The table only got tougher when Vanessa Selbst joined the table two seats to my left. As I did with Phil Ivey, I decided to do my best to study the play of this superstar. I did come away from the experience with a confidence boost, but not in the way I expected.
Vanessa actually played pretty tight, and the first time she attempted a squeeze, one of her opponents quickly moved all-in for several times the pot. She folded and went off about how she never gets any respect, this was the second light 3-bet she’d made all series and both times people jammed on her for absurd amounts, how if she could ever just pick up a hand people were ready to just hand her stacks, etc.

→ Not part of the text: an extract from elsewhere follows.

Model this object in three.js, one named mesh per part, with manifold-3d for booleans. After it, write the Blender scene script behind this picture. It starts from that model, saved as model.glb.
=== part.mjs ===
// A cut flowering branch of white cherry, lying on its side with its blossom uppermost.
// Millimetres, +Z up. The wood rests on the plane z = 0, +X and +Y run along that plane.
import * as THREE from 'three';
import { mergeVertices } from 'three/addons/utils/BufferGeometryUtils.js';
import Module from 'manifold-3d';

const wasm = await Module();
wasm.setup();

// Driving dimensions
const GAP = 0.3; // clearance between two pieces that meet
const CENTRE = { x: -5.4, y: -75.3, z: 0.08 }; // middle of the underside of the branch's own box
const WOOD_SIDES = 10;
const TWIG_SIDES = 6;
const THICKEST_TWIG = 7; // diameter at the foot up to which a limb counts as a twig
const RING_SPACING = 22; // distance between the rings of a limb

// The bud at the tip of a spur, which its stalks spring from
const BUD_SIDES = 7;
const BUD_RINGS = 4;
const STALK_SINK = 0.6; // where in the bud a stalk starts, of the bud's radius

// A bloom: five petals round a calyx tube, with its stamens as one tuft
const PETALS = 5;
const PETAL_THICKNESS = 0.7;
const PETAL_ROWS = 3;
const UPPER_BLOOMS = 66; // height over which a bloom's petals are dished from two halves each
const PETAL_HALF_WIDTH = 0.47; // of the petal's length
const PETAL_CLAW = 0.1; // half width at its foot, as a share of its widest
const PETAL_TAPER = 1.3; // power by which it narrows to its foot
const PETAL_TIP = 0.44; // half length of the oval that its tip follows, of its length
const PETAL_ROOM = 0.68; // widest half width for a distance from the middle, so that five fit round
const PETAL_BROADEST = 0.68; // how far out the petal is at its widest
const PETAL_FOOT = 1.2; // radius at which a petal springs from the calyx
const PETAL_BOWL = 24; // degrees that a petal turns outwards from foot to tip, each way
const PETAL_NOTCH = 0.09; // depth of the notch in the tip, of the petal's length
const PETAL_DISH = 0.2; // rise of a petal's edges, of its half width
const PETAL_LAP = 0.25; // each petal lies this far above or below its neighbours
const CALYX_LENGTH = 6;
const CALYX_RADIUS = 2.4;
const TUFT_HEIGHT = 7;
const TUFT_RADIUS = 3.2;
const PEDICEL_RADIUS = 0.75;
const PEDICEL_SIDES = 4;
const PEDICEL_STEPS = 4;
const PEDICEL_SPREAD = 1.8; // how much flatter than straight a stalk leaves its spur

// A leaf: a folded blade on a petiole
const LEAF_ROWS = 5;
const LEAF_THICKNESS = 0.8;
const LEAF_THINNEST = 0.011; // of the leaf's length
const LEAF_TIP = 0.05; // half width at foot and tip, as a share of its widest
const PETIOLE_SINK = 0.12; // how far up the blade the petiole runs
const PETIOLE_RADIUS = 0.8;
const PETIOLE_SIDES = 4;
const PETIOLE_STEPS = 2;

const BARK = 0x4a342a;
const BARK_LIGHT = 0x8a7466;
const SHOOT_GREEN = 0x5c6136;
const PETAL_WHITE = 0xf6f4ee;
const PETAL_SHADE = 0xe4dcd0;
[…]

We all just continued playing as though she weren’t talking, and pretty soon her rage subsided. To her credit, she apologized to her opponent and to the table at large, saying that it had been a frustrating series and that she was currently 0-for-12 in the tournaments she’d played.

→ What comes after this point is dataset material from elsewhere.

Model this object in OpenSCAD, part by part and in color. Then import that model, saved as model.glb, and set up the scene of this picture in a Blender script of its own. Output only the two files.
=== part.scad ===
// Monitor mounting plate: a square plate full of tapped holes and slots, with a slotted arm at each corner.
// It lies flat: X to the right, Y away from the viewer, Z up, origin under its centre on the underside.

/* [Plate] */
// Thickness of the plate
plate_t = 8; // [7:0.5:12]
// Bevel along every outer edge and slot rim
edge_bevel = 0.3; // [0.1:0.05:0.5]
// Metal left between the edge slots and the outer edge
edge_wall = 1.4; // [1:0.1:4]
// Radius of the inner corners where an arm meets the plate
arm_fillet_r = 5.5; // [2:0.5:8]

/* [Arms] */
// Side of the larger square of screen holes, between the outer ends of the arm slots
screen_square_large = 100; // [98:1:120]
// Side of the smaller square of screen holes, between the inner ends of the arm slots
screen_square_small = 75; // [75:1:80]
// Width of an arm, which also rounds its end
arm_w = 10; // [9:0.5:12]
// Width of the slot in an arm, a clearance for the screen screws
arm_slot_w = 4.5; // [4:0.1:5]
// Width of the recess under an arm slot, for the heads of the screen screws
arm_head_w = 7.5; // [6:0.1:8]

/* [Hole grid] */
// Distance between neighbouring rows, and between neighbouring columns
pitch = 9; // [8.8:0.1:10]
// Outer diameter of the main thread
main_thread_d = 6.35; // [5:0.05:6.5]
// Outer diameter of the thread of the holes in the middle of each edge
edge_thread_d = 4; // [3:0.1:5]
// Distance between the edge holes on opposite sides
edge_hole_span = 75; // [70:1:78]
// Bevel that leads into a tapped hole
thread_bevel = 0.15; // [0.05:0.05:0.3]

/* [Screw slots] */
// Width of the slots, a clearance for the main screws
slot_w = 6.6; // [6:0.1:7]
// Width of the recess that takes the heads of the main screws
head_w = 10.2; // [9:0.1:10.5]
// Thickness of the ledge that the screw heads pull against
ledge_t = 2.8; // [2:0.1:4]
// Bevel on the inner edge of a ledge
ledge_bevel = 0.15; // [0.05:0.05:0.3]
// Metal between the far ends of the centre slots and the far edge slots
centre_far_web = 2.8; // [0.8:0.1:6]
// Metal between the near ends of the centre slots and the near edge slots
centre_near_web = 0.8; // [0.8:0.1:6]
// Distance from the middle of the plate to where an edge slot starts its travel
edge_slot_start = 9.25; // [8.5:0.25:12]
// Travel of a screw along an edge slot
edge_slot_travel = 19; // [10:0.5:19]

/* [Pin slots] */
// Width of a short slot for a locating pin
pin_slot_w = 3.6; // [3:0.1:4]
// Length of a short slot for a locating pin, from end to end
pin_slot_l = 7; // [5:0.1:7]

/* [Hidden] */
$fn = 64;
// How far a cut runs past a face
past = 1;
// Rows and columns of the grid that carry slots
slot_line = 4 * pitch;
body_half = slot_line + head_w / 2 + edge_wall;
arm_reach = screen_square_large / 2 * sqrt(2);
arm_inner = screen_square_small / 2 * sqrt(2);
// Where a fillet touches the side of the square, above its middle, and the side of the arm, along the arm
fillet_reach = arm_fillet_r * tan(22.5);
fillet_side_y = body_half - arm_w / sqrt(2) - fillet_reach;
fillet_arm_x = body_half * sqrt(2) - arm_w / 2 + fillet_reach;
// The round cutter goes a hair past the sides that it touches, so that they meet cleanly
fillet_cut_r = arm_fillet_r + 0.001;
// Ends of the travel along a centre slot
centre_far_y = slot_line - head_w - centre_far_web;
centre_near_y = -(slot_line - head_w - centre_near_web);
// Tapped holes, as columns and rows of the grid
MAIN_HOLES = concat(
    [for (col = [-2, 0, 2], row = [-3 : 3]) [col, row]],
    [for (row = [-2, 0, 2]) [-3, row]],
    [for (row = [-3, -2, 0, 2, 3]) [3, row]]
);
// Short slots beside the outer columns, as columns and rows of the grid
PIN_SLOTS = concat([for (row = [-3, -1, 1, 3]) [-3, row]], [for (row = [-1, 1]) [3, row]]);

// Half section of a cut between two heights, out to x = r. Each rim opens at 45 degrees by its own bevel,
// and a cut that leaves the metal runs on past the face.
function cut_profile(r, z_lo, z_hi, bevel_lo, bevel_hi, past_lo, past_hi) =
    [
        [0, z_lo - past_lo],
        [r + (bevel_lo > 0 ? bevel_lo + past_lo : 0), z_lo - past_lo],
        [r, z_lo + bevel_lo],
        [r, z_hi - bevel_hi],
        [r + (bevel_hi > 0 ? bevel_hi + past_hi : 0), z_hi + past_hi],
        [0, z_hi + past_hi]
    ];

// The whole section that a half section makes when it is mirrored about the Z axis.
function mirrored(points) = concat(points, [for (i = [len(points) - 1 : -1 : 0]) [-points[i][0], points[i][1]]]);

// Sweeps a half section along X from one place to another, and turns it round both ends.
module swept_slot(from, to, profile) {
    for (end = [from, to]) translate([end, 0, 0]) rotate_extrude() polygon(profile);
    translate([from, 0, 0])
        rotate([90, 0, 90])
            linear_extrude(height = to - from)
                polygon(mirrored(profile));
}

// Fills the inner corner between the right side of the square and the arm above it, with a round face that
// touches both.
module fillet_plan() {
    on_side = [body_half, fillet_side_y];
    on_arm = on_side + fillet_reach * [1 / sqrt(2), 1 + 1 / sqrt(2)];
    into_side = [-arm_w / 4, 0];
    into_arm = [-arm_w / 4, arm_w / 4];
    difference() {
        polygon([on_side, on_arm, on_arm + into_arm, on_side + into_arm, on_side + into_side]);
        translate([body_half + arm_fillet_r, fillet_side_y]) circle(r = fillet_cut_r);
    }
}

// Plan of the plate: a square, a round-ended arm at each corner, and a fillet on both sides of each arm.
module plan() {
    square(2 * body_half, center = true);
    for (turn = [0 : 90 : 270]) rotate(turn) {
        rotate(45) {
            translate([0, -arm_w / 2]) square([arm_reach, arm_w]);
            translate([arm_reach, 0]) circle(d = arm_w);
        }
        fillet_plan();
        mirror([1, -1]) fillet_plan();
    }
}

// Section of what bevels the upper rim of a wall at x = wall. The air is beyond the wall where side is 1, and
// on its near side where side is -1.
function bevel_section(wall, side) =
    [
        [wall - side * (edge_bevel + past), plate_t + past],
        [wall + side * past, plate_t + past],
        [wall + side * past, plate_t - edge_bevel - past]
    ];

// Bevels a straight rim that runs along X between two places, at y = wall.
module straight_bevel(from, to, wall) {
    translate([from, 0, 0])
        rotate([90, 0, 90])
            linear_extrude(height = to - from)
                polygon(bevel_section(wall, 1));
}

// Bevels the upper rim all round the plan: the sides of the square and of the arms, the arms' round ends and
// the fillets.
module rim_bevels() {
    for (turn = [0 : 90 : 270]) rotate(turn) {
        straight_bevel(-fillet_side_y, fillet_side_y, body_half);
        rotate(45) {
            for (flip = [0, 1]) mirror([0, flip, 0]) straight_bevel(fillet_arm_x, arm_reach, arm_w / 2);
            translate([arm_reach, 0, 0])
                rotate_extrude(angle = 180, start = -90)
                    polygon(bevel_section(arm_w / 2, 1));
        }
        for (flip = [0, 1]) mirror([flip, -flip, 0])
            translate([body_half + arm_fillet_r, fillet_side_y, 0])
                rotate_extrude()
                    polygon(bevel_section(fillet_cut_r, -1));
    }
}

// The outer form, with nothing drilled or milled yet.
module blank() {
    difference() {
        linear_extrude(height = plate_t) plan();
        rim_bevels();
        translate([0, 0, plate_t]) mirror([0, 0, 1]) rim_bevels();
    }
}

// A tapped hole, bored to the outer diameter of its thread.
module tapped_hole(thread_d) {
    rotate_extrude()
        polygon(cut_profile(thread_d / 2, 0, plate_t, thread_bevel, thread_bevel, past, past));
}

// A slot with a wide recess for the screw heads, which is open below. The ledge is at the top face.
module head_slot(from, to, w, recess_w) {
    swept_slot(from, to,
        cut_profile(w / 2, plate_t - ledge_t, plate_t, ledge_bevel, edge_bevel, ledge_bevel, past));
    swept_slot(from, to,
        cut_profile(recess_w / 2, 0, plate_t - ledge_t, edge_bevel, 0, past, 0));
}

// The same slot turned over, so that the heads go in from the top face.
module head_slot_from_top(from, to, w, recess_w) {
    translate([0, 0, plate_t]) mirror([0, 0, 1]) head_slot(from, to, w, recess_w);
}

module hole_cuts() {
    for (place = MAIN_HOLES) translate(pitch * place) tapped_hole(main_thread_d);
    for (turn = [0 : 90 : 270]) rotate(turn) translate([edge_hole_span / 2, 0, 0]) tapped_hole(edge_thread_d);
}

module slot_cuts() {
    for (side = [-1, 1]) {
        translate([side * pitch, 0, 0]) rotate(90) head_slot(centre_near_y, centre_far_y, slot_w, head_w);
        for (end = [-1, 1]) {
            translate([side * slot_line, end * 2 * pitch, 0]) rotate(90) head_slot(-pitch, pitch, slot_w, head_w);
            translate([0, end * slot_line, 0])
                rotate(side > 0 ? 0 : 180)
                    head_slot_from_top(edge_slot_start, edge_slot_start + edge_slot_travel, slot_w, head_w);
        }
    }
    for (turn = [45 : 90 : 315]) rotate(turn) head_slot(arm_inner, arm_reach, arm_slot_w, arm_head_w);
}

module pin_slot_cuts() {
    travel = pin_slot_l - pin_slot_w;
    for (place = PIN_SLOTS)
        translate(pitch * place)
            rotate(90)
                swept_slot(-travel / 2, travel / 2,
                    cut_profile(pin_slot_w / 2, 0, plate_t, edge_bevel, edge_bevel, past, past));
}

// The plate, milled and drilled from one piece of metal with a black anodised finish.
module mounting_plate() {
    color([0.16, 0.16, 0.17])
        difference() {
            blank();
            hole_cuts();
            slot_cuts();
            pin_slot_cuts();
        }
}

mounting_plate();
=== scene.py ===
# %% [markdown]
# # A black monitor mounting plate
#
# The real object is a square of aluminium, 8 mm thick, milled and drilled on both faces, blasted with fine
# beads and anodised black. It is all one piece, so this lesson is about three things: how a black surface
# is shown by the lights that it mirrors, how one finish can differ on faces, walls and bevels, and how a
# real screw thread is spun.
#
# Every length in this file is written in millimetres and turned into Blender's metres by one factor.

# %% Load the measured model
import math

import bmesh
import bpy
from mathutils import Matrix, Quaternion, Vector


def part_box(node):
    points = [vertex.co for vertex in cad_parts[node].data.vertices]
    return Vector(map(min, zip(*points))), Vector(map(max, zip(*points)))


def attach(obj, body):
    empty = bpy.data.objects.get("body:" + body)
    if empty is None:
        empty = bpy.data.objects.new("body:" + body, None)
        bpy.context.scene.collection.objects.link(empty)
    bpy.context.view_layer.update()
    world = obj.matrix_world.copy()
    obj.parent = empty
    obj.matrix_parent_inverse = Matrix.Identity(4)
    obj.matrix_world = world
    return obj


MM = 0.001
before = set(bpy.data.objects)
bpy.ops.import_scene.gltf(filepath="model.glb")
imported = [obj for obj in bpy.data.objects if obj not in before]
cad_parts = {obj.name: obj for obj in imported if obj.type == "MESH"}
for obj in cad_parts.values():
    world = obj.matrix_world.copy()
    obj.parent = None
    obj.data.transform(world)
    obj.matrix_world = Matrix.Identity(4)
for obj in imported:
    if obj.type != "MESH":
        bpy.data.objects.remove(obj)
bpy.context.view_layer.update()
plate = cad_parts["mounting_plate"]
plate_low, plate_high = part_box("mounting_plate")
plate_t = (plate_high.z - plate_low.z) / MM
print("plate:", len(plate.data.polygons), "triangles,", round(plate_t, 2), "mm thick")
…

I’m ashamed to say that I took a perverse pleasure in that. As bad as my series had been so far, I was still doing better than Vanessa Selbst! And I was keeping my emotions together better, too. It just goes to show you that no one is immune from doubt and frustration.
Between all the pre-flop aggression play and the tough table, my plan for the day was just to keep my head down, play only hands that could take a lot of heat, and let my opponents drive the action. It ended up coming together beautifully when an under-the-gun player raised, I flatted with Kings in middle position, the cut-off shoved, the original raiser shoved over the top, and I ended up eliminating both of them.
That was the only big pot I played all day, but it was enough to make it through to Day 2 with a slightly below average stack. Both Faraz and Vanessa had been eliminated, and I was feeling good.